Images of the Saint-Lô breakthrough continue to haunt me. There was hardly an apple orchard or cattle enclosure where one did not come across dead animals and dead men in uniform. Some of these bodies had fallen over each other, lying in what seemed like a fraternal embrace. Other corpses were more ghastly. These men seemed to have been surprised in ordinary activity; they reminded me of human figures mummified by volcanic lava. Still others lay in contorted poses, with one arm raised as though to curse the sky that had poured down such devastation. The most horrific, perhaps, were the corpses of tank drivers and gunners, their bodies folded over the turrets. Others had been finished off by shells as they were trying to crawl out of their tanks. Often they were burned beyond recognition.

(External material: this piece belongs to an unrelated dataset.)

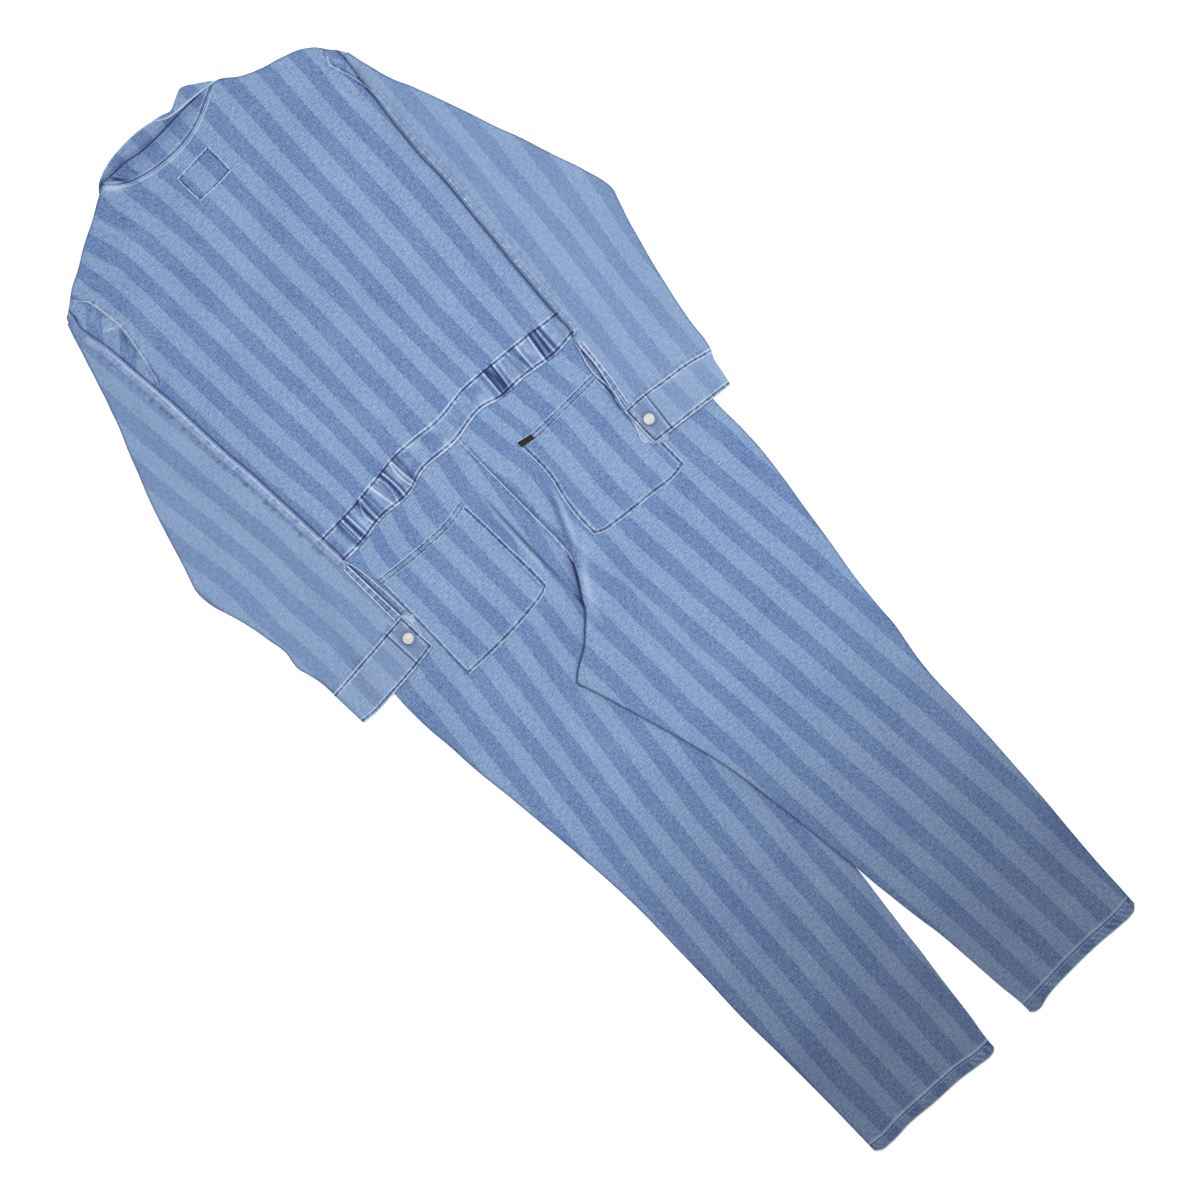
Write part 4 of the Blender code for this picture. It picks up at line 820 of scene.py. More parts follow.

Standing on the pebbles of Omaha Beach last June, holding in my hand one of those pebbles that had been given to me ceremoniously when we arrived at the cemetery, I kept thinking of past fear and trembling, and it occurred to me that soon there would be no more survivors of that landing. It also occurred to me how different a country the United States was at that time, when there was so much good will and common purpose. I felt moved when Christopher Forbes and I laid a Princeton University wreath with orange flowers under the soaring war memorial. (Forbes’ father, Malcom S. Forbes ’41, also came ashore in Normandy.) As happens sometimes, I was also moved by my own words on that occasion, as well as by that moment when I was asked to give President Tilghman a commemorative pebble in honor of her father, who had landed in Normandy as part of the Royal Regiment of Canada.

My feelings were intensified by the indignation with which I had just read in the official booklet a comment made by General Patton a year after the invasion: “It is foolish and wrong to mourn the men who died. Rather we should thank God that such men lived.” That statement seemed to me to illustrate everything that is profoundly wrong about war and warriors.